→ **Task to carry out**
Give the data a second time, exactly and in full.

→ **Data**
■ ■ ■ ■ ■ ■ ■

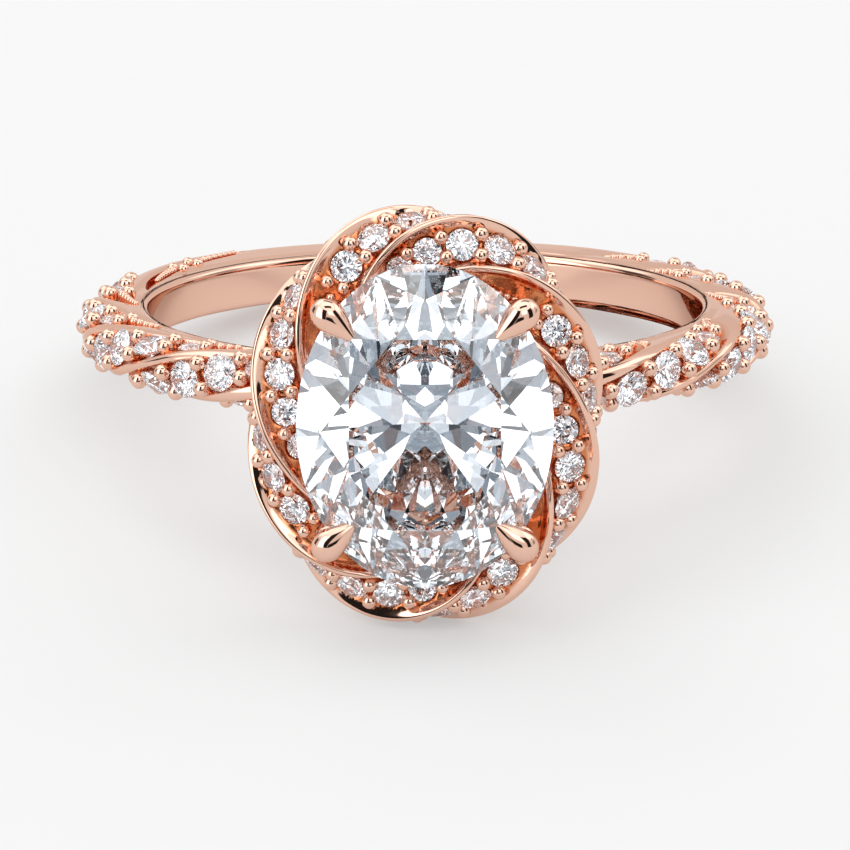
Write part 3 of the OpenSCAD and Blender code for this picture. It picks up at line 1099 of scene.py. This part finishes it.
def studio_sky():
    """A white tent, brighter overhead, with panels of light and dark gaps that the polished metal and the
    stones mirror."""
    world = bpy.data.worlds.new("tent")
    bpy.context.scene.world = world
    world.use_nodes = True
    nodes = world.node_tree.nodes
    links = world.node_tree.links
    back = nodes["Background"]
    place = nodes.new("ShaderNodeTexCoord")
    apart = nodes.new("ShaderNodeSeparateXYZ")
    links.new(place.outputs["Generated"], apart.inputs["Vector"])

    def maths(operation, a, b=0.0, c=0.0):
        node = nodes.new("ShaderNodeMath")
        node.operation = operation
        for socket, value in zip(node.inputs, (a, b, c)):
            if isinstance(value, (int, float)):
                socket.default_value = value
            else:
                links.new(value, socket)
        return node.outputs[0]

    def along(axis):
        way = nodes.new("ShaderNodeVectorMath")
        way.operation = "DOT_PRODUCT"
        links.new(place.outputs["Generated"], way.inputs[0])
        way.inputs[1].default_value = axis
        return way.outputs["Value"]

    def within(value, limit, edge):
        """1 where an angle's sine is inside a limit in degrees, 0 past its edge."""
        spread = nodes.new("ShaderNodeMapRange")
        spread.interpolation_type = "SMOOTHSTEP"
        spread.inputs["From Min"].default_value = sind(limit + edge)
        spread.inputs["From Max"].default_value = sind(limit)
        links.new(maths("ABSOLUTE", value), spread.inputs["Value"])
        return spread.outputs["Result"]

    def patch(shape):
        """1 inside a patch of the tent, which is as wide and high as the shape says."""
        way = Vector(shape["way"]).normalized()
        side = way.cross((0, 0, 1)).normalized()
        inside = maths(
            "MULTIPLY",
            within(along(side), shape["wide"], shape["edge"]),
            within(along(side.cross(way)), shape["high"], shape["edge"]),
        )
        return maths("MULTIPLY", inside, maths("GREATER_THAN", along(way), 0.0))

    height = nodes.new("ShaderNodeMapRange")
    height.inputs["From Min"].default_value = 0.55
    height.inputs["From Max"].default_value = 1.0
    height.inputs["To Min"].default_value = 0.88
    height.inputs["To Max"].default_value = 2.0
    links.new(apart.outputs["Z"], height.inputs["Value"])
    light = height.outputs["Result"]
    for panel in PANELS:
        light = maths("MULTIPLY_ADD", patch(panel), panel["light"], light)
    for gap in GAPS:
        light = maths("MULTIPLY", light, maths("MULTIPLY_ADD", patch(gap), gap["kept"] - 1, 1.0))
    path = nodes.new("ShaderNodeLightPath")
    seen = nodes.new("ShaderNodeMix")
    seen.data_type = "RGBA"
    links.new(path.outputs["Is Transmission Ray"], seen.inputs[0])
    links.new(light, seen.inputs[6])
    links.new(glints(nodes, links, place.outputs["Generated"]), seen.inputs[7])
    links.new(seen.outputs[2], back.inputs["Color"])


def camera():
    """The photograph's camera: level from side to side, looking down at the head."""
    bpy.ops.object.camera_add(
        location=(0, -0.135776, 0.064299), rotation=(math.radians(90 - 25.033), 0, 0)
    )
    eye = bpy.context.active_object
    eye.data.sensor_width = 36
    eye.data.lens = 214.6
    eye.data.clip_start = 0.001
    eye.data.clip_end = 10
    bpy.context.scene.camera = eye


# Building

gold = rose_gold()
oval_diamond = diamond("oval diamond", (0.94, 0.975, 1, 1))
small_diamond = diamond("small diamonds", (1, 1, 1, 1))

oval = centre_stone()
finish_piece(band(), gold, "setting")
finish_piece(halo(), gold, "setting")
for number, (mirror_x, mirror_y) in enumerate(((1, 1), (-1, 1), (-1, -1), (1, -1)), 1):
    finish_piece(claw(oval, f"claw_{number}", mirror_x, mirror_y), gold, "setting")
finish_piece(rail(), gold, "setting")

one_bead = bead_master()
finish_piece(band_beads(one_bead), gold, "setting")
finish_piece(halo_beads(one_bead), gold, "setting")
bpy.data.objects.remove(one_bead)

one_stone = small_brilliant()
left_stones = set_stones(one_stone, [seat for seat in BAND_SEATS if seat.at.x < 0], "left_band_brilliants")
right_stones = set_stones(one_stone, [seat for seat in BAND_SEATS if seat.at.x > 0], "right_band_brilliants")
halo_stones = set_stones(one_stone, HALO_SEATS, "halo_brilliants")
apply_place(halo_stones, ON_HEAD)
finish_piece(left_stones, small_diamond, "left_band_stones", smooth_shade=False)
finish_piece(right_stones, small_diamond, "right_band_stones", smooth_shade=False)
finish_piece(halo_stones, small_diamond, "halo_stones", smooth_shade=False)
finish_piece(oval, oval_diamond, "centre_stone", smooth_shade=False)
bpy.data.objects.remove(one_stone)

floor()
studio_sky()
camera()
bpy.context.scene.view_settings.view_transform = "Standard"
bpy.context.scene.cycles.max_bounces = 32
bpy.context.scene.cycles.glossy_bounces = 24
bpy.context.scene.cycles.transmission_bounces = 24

■ ■ ■ ■ ■ ■ ■

→ **Answer below**
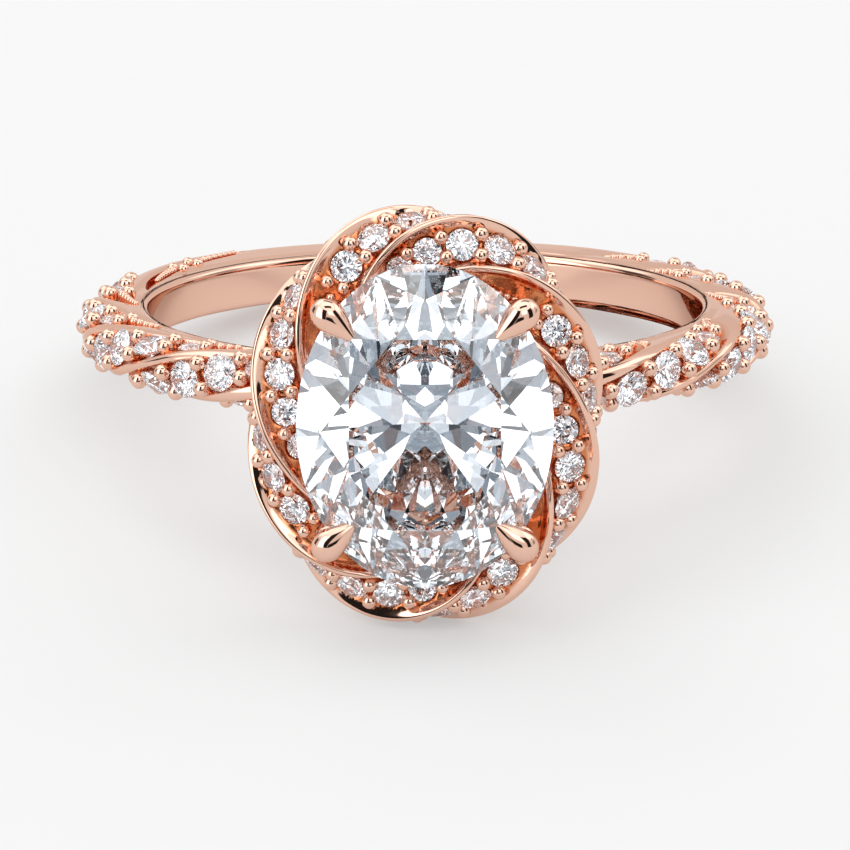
Write part 3 of the OpenSCAD and Blender code for this picture. It picks up at line 1099 of scene.py. This part finishes it.
def studio_sky():
    """A white tent, brighter overhead, with panels of light and dark gaps that the polished metal and the
    stones mirror."""
    world = bpy.data.worlds.new("tent")
    bpy.context.scene.world = world
    world.use_nodes = True
    nodes = world.node_tree.nodes
    links = world.node_tree.links
    back = nodes["Background"]
    place = nodes.new("ShaderNodeTexCoord")
    apart = nodes.new("ShaderNodeSeparateXYZ")
    links.new(place.outputs["Generated"], apart.inputs["Vector"])

    def maths(operation, a, b=0.0, c=0.0):
        node = nodes.new("ShaderNodeMath")
        node.operation = operation
        for socket, value in zip(node.inputs, (a, b, c)):
            if isinstance(value, (int, float)):
                socket.default_value = value
            else:
                links.new(value, socket)
        return node.outputs[0]

    def along(axis):
        way = nodes.new("ShaderNodeVectorMath")
        way.operation = "DOT_PRODUCT"
        links.new(place.outputs["Generated"], way.inputs[0])
        way.inputs[1].default_value = axis
        return way.outputs["Value"]

    def within(value, limit, edge):
        """1 where an angle's sine is inside a limit in degrees, 0 past its edge."""
        spread = nodes.new("ShaderNodeMapRange")
        spread.interpolation_type = "SMOOTHSTEP"
        spread.inputs["From Min"].default_value = sind(limit + edge)
        spread.inputs["From Max"].default_value = sind(limit)
        links.new(maths("ABSOLUTE", value), spread.inputs["Value"])
        return spread.outputs["Result"]

    def patch(shape):
        """1 inside a patch of the tent, which is as wide and high as the shape says."""
        way = Vector(shape["way"]).normalized()
        side = way.cross((0, 0, 1)).normalized()
        inside = maths(
            "MULTIPLY",
            within(along(side), shape["wide"], shape["edge"]),
            within(along(side.cross(way)), shape["high"], shape["edge"]),
        )
        return maths("MULTIPLY", inside, maths("GREATER_THAN", along(way), 0.0))

    height = nodes.new("ShaderNodeMapRange")
    height.inputs["From Min"].default_value = 0.55
    height.inputs["From Max"].default_value = 1.0
    height.inputs["To Min"].default_value = 0.88
    height.inputs["To Max"].default_value = 2.0
    links.new(apart.outputs["Z"], height.inputs["Value"])
    light = height.outputs["Result"]
    for panel in PANELS:
        light = maths("MULTIPLY_ADD", patch(panel), panel["light"], light)
    for gap in GAPS:
        light = maths("MULTIPLY", light, maths("MULTIPLY_ADD", patch(gap), gap["kept"] - 1, 1.0))
    path = nodes.new("ShaderNodeLightPath")
    seen = nodes.new("ShaderNodeMix")
    seen.data_type = "RGBA"
    links.new(path.outputs["Is Transmission Ray"], seen.inputs[0])
    links.new(light, seen.inputs[6])
    links.new(glints(nodes, links, place.outputs["Generated"]), seen.inputs[7])
    links.new(seen.outputs[2], back.inputs["Color"])


def camera():
    """The photograph's camera: level from side to side, looking down at the head."""
    bpy.ops.object.camera_add(
        location=(0, -0.135776, 0.064299), rotation=(math.radians(90 - 25.033), 0, 0)
    )
    eye = bpy.context.active_object
    eye.data.sensor_width = 36
    eye.data.lens = 214.6
    eye.data.clip_start = 0.001
    eye.data.clip_end = 10
    bpy.context.scene.camera = eye


# Building

gold = rose_gold()
oval_diamond = diamond("oval diamond", (0.94, 0.975, 1, 1))
small_diamond = diamond("small diamonds", (1, 1, 1, 1))

oval = centre_stone()
finish_piece(band(), gold, "setting")
finish_piece(halo(), gold, "setting")
for number, (mirror_x, mirror_y) in enumerate(((1, 1), (-1, 1), (-1, -1), (1, -1)), 1):
    finish_piece(claw(oval, f"claw_{number}", mirror_x, mirror_y), gold, "setting")
finish_piece(rail(), gold, "setting")

one_bead = bead_master()
finish_piece(band_beads(one_bead), gold, "setting")
finish_piece(halo_beads(one_bead), gold, "setting")
bpy.data.objects.remove(one_bead)

one_stone = small_brilliant()
left_stones = set_stones(one_stone, [seat for seat in BAND_SEATS if seat.at.x < 0], "left_band_brilliants")
right_stones = set_stones(one_stone, [seat for seat in BAND_SEATS if seat.at.x > 0], "right_band_brilliants")
halo_stones = set_stones(one_stone, HALO_SEATS, "halo_brilliants")
apply_place(halo_stones, ON_HEAD)
finish_piece(left_stones, small_diamond, "left_band_stones", smooth_shade=False)
finish_piece(right_stones, small_diamond, "right_band_stones", smooth_shade=False)
finish_piece(halo_stones, small_diamond, "halo_stones", smooth_shade=False)
finish_piece(oval, oval_diamond, "centre_stone", smooth_shade=False)
bpy.data.objects.remove(one_stone)

floor()
studio_sky()
camera()
bpy.context.scene.view_settings.view_transform = "Standard"
bpy.context.scene.cycles.max_bounces = 32
bpy.context.scene.cycles.glossy_bounces = 24
bpy.context.scene.cycles.transmission_bounces = 24